10 L of 0.25 molof oxygen gas at a temperature of 30 °C was converted to ozone at the same temperature and pressure. Calculate the volume of ozone (O3) in mL? (Molar mass: O =16g/mol)

First, we need to find the number of moles of oxygen gas we have:

n(O2) = (0.25 mol/L) x (10 L) = 2.5 mol

According to the balanced equation, 3 moles of oxygen gas produce 2 moles of ozone.

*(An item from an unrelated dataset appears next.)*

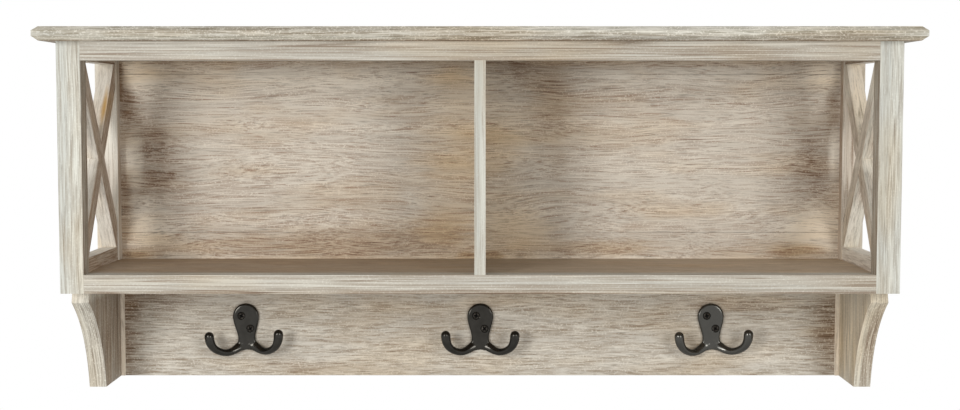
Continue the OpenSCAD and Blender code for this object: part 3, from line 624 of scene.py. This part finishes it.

Therefore, we can use a proportion to find the number of moles of ozone produced:

n(O3) = (2/3) x n(O2) = (2/3) x 2.5 mol = 1.67 mol

Now we can use the ideal gas law to find the volume of ozone:

PV = nRT

We know the pressure, temperature, and number of moles, and we can assume that the volume of ozone is essentially the same as the volume of oxygen gas that it was produced from. Therefore, we can rearrange the ideal gas law to solve for volume:

V = nRT/P

V = (1.67 mol) x (0.0821 L·atm/mol·K) x (303 K) / (1 atm)

V = 40.8 L

However, we want the answer in mL, so we need to convert:

V = 40.8 L x (1000 mL / 1 L) = 40,800 mL

Therefore, the volume of ozone produced is 40,800 mL (or 40.8 L).